What the task requires:
Starting at the line with "Keep writing the" and stopping at the line with "on both faces.", repeat each line exactly. Include both and omit the rest.

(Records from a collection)
__________

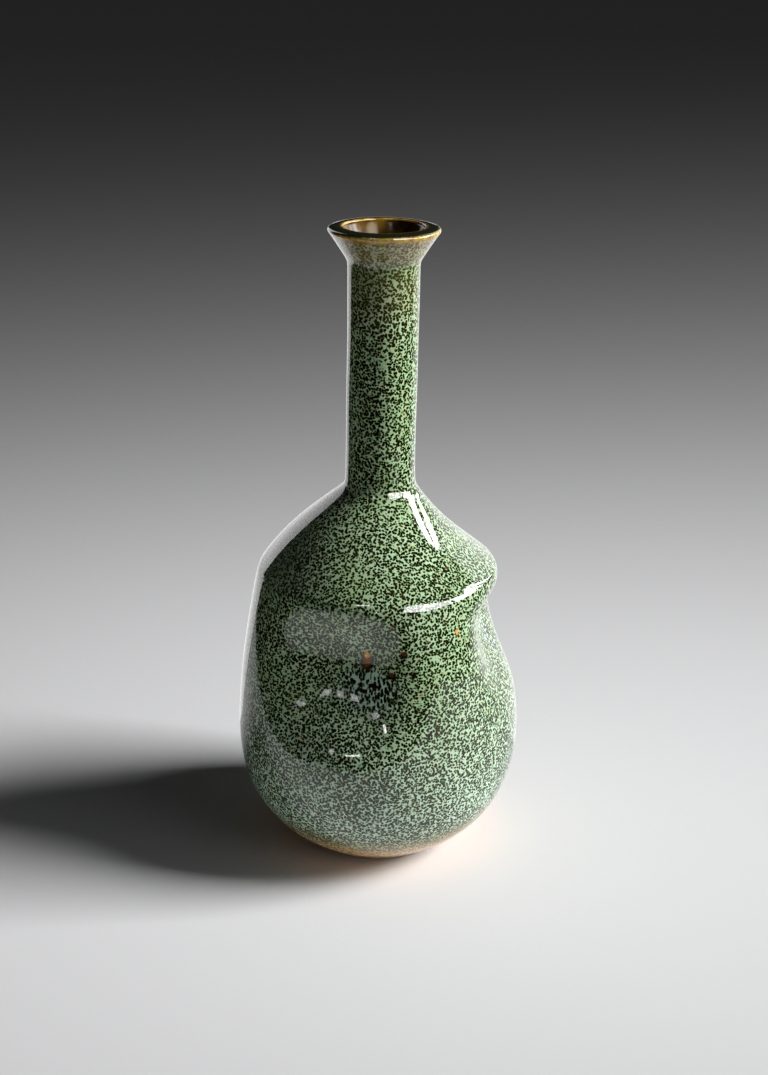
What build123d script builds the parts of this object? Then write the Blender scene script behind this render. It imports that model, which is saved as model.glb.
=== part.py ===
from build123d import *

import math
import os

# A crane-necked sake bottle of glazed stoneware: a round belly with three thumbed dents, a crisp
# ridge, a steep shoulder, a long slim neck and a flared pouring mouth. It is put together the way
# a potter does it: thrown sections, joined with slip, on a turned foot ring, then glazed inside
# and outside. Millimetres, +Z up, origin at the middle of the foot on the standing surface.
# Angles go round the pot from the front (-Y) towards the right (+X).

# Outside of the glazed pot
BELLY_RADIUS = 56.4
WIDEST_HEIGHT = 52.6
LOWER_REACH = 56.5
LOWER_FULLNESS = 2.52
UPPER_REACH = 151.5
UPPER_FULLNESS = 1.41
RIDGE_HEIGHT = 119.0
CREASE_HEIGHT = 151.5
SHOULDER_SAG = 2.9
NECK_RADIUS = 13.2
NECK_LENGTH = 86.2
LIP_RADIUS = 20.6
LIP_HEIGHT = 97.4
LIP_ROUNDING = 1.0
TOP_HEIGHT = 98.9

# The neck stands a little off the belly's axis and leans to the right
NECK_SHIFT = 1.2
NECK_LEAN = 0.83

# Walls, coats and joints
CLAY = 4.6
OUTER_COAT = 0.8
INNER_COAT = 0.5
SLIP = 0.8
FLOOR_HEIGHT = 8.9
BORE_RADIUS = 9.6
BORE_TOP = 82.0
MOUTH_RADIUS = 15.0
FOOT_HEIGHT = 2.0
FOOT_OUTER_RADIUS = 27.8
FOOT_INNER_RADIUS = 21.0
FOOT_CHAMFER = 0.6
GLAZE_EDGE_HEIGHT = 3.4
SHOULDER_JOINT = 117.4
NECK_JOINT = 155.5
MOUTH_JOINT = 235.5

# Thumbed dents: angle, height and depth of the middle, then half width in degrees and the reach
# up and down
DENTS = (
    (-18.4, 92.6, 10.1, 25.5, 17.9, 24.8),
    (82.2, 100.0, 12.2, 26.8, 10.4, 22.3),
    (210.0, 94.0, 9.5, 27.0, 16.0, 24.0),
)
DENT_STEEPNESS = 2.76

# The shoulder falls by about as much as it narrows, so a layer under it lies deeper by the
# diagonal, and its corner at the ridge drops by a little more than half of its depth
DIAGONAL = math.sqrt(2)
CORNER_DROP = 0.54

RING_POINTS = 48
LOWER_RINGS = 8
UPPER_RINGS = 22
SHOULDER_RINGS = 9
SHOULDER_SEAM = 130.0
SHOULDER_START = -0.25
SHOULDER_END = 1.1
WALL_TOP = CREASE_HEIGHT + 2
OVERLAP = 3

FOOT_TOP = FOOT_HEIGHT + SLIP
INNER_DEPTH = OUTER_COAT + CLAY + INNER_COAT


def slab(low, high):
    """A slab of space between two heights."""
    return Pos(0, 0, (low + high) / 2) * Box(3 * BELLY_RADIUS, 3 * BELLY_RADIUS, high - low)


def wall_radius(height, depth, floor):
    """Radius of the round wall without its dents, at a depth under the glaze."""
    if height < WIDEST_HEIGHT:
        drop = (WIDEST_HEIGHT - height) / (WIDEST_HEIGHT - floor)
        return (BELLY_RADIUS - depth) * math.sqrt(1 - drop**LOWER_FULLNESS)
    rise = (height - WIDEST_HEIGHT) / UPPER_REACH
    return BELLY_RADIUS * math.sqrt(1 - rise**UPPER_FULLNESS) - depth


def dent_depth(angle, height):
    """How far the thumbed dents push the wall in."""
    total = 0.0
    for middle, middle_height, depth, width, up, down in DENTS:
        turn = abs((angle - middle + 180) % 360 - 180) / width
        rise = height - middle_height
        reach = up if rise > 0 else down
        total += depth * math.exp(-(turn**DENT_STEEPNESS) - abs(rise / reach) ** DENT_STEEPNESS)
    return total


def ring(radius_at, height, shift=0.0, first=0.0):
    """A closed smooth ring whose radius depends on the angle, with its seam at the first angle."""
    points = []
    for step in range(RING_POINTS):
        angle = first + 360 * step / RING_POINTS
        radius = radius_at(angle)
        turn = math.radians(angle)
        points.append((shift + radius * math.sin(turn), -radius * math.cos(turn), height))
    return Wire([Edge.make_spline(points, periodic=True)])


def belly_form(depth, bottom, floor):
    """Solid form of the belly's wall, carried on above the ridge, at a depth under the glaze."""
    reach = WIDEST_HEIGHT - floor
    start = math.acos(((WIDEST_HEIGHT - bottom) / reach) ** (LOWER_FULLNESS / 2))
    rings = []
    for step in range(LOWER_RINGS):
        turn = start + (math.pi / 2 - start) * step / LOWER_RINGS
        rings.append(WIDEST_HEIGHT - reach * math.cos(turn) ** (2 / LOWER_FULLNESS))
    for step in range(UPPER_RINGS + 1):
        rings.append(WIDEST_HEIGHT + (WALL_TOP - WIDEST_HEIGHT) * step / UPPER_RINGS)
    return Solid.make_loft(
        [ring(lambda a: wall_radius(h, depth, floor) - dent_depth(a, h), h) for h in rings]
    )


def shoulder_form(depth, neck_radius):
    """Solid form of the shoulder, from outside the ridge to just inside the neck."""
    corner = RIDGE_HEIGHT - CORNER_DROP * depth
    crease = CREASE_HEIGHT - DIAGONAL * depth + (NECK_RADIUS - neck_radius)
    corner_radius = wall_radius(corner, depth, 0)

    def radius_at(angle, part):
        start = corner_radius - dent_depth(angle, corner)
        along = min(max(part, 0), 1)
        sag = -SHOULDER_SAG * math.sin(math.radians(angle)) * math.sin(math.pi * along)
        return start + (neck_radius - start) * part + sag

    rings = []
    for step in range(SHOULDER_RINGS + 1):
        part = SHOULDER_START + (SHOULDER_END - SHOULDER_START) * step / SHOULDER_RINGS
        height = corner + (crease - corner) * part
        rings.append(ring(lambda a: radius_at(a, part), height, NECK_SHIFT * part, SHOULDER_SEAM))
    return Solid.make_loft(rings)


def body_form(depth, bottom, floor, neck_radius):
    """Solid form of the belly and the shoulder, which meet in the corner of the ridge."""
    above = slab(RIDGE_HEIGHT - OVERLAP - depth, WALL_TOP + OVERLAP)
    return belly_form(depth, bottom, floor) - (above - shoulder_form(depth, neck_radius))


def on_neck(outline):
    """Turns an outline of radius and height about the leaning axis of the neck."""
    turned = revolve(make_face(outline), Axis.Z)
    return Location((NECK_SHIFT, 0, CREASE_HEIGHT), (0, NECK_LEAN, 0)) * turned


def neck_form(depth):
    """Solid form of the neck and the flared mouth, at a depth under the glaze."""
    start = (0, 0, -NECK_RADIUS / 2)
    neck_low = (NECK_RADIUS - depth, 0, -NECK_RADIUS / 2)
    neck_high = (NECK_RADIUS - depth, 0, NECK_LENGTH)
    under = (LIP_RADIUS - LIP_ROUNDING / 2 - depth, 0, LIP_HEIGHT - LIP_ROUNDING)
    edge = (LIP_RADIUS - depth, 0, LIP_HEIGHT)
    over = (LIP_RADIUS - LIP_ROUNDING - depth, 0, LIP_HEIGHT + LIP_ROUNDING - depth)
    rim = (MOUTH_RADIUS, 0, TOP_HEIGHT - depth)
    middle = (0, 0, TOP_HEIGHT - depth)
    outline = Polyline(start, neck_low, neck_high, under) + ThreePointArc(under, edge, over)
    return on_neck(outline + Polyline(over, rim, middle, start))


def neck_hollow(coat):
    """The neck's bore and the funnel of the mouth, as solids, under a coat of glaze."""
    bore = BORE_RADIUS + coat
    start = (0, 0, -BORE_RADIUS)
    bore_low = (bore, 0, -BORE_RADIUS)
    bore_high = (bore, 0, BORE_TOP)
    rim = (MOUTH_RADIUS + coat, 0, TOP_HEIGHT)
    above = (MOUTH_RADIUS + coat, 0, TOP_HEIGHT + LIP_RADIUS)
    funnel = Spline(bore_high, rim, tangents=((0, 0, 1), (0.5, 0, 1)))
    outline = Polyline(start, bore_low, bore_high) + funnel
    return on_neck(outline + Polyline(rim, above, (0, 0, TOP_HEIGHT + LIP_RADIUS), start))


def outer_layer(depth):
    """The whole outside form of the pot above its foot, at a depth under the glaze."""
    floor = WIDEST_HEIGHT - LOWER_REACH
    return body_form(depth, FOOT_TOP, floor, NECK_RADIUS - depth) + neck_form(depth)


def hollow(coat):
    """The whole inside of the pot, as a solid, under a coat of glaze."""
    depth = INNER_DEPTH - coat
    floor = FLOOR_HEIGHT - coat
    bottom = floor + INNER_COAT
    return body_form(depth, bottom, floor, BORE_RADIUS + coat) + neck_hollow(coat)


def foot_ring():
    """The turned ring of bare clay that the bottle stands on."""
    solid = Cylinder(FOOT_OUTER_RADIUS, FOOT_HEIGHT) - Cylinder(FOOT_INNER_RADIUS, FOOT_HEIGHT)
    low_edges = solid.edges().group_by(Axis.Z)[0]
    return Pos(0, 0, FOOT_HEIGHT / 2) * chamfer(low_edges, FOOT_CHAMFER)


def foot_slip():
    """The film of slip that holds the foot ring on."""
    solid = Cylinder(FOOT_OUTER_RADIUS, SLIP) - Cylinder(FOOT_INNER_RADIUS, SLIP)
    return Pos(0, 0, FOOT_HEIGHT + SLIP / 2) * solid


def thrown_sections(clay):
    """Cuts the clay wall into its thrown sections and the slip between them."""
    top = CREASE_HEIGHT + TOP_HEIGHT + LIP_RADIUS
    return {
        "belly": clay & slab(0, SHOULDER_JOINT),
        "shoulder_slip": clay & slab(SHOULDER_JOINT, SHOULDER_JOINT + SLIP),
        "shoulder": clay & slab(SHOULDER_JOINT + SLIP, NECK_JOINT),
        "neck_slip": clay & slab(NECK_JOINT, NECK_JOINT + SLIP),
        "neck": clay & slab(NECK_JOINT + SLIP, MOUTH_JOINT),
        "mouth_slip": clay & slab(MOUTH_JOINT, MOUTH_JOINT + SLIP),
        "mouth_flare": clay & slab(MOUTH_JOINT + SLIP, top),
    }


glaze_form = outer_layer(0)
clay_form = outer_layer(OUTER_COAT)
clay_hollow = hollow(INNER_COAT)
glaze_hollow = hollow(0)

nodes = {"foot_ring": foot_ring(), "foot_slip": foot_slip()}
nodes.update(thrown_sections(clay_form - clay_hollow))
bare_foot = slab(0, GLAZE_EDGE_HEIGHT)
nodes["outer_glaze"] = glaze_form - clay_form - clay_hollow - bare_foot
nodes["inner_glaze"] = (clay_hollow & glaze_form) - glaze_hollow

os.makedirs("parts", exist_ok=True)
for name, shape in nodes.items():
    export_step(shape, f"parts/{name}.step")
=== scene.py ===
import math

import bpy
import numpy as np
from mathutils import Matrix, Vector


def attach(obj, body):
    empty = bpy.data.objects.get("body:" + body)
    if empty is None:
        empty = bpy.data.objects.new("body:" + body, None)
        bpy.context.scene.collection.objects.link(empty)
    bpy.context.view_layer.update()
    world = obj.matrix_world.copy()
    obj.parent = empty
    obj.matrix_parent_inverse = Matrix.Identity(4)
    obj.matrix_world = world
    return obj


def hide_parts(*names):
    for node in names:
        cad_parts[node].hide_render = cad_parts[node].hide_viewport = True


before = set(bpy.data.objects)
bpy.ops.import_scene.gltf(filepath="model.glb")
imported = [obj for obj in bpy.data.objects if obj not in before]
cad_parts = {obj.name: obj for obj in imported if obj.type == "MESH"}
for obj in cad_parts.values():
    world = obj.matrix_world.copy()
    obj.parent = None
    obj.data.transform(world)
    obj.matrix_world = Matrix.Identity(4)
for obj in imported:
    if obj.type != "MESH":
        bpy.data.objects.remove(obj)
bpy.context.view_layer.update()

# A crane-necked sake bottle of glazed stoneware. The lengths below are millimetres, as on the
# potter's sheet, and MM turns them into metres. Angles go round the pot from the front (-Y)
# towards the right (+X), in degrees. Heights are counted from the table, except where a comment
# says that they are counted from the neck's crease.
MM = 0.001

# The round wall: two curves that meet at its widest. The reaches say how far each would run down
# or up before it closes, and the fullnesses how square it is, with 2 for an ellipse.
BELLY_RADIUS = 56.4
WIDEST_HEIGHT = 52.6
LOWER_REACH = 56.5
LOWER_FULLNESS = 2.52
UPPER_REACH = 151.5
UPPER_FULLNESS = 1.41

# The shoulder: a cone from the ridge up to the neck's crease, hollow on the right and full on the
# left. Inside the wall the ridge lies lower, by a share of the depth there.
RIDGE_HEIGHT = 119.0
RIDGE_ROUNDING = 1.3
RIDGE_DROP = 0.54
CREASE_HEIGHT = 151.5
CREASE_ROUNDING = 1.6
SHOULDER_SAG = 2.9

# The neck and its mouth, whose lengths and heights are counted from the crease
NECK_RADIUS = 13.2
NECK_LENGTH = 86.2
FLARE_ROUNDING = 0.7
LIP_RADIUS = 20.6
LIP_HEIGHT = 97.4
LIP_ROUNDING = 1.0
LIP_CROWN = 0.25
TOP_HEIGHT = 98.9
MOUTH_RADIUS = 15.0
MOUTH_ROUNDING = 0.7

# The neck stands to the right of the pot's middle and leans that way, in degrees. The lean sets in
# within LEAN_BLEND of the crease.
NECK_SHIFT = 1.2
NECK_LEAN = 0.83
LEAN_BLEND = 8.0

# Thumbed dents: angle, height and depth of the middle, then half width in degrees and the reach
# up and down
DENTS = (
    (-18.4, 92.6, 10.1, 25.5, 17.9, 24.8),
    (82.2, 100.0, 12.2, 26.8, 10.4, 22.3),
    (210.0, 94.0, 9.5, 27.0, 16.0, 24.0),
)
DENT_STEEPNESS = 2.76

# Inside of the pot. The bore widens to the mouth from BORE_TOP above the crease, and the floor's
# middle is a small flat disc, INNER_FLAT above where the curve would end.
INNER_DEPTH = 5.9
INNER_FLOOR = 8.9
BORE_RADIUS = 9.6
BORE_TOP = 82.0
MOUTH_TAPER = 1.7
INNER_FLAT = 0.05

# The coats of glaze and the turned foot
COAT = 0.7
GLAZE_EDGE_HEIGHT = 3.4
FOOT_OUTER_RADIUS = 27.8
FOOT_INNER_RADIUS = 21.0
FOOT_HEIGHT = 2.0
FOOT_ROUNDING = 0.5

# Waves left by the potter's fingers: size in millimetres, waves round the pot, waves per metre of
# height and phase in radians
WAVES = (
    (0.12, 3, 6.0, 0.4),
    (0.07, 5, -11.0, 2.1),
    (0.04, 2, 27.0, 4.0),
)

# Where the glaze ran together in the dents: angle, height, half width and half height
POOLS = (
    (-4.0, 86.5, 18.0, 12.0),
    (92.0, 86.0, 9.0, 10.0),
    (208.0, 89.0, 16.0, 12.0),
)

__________

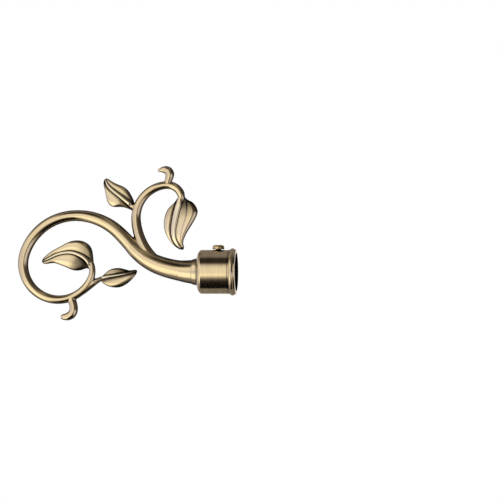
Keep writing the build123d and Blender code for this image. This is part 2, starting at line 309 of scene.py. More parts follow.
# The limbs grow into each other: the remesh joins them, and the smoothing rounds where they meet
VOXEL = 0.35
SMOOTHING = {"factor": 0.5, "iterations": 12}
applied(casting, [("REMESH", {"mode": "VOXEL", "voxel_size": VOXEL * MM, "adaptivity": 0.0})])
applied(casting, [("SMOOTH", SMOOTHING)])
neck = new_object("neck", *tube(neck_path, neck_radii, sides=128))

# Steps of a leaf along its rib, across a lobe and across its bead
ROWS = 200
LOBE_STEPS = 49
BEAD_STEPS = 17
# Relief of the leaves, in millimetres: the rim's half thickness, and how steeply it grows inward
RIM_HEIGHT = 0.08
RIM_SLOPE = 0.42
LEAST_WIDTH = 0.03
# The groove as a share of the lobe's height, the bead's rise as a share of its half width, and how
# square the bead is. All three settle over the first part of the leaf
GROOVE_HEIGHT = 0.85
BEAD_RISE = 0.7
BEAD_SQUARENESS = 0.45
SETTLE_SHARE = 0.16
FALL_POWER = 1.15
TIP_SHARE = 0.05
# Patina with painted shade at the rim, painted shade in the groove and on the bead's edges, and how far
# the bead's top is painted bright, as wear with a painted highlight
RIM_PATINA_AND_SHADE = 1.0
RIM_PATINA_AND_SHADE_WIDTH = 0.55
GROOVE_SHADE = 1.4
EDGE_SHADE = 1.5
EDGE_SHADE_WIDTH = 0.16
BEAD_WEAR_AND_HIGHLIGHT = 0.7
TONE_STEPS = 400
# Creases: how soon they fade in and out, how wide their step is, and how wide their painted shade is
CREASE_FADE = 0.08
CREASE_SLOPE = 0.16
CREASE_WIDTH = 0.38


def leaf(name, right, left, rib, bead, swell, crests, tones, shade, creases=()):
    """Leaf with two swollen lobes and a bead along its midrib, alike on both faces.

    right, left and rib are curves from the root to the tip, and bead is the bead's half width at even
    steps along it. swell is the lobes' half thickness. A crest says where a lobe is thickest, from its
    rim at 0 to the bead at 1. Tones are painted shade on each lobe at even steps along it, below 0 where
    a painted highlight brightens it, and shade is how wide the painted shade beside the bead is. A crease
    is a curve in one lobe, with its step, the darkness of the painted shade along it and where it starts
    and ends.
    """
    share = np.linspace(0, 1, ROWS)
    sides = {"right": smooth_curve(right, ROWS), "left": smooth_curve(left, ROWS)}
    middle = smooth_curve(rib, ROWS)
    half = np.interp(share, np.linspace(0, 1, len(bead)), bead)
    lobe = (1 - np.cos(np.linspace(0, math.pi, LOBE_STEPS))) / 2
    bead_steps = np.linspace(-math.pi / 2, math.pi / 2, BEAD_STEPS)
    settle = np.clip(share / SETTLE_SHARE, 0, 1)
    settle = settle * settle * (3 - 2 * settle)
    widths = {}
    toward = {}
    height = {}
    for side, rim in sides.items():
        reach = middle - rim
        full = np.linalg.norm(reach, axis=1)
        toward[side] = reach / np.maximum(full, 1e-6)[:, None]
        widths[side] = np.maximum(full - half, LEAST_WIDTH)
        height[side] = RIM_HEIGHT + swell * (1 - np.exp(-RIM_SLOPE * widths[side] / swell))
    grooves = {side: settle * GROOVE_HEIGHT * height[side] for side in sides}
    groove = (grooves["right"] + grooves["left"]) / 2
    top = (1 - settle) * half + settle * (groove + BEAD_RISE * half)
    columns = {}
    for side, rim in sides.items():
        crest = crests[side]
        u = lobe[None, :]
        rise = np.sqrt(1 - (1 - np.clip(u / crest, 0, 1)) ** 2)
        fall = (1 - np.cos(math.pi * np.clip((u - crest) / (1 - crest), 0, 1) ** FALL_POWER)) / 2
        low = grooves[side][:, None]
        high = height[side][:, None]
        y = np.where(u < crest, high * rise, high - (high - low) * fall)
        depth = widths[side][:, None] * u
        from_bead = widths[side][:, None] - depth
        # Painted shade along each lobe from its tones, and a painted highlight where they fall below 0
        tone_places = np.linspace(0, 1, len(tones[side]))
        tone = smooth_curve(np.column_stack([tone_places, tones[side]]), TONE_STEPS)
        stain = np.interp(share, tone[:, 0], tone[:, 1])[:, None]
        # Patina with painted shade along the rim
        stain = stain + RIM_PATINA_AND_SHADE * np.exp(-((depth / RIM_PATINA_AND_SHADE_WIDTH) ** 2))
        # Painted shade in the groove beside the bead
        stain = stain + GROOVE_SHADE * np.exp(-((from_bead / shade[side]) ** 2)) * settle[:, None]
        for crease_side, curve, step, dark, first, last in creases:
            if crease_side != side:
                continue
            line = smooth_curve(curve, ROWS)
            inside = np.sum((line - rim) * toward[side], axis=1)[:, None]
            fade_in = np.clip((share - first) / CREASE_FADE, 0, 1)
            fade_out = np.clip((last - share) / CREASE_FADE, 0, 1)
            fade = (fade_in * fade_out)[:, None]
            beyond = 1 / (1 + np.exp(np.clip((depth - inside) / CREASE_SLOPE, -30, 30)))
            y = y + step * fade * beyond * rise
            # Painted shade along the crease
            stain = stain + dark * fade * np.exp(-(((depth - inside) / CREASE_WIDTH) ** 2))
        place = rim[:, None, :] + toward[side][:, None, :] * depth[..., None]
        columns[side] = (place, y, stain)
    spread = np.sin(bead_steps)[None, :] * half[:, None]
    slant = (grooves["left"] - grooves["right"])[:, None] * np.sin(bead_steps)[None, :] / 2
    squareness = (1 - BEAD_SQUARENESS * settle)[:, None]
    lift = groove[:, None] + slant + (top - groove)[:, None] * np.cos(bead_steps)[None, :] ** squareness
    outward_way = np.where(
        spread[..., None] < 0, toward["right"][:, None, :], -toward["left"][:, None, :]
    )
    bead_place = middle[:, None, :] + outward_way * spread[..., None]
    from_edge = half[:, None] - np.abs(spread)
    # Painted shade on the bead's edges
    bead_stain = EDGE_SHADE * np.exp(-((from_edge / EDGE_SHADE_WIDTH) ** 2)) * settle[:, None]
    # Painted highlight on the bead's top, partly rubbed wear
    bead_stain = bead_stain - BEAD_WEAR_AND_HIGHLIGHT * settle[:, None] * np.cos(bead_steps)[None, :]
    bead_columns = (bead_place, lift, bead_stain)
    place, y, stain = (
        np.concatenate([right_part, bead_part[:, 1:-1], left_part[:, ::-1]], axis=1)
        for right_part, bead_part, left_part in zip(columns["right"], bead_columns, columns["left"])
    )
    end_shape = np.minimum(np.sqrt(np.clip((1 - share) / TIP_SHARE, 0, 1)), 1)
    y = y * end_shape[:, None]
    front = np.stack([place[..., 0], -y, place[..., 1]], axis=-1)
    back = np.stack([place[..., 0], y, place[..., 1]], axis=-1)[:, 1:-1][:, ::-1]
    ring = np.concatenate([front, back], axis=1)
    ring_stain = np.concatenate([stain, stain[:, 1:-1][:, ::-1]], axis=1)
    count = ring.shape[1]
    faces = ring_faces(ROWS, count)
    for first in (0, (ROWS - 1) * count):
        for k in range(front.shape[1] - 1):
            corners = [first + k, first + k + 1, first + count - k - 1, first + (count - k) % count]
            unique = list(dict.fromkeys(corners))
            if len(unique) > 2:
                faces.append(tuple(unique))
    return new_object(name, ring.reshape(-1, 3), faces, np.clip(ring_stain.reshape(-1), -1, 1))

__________

Worked answer:
Keep writing the build123d and Blender code for this image. This is part 2, starting at line 309 of scene.py. More parts follow.
# The limbs grow into each other: the remesh joins them, and the smoothing rounds where they meet
VOXEL = 0.35
SMOOTHING = {"factor": 0.5, "iterations": 12}
applied(casting, [("REMESH", {"mode": "VOXEL", "voxel_size": VOXEL * MM, "adaptivity": 0.0})])
applied(casting, [("SMOOTH", SMOOTHING)])
neck = new_object("neck", *tube(neck_path, neck_radii, sides=128))

# Steps of a leaf along its rib, across a lobe and across its bead
ROWS = 200
LOBE_STEPS = 49
BEAD_STEPS = 17
# Relief of the leaves, in millimetres: the rim's half thickness, and how steeply it grows inward
RIM_HEIGHT = 0.08
RIM_SLOPE = 0.42
LEAST_WIDTH = 0.03
# The groove as a share of the lobe's height, the bead's rise as a share of its half width, and how
# square the bead is. All three settle over the first part of the leaf
GROOVE_HEIGHT = 0.85
BEAD_RISE = 0.7
BEAD_SQUARENESS = 0.45
SETTLE_SHARE = 0.16
FALL_POWER = 1.15
TIP_SHARE = 0.05
# Patina with painted shade at the rim, painted shade in the groove and on the bead's edges, and how far
# the bead's top is painted bright, as wear with a painted highlight
RIM_PATINA_AND_SHADE = 1.0
RIM_PATINA_AND_SHADE_WIDTH = 0.55
GROOVE_SHADE = 1.4
EDGE_SHADE = 1.5
EDGE_SHADE_WIDTH = 0.16
BEAD_WEAR_AND_HIGHLIGHT = 0.7
TONE_STEPS = 400
# Creases: how soon they fade in and out, how wide their step is, and how wide their painted shade is
CREASE_FADE = 0.08
CREASE_SLOPE = 0.16
CREASE_WIDTH = 0.38


def leaf(name, right, left, rib, bead, swell, crests, tones, shade, creases=()):
    """Leaf with two swollen lobes and a bead along its midrib, alike on both faces.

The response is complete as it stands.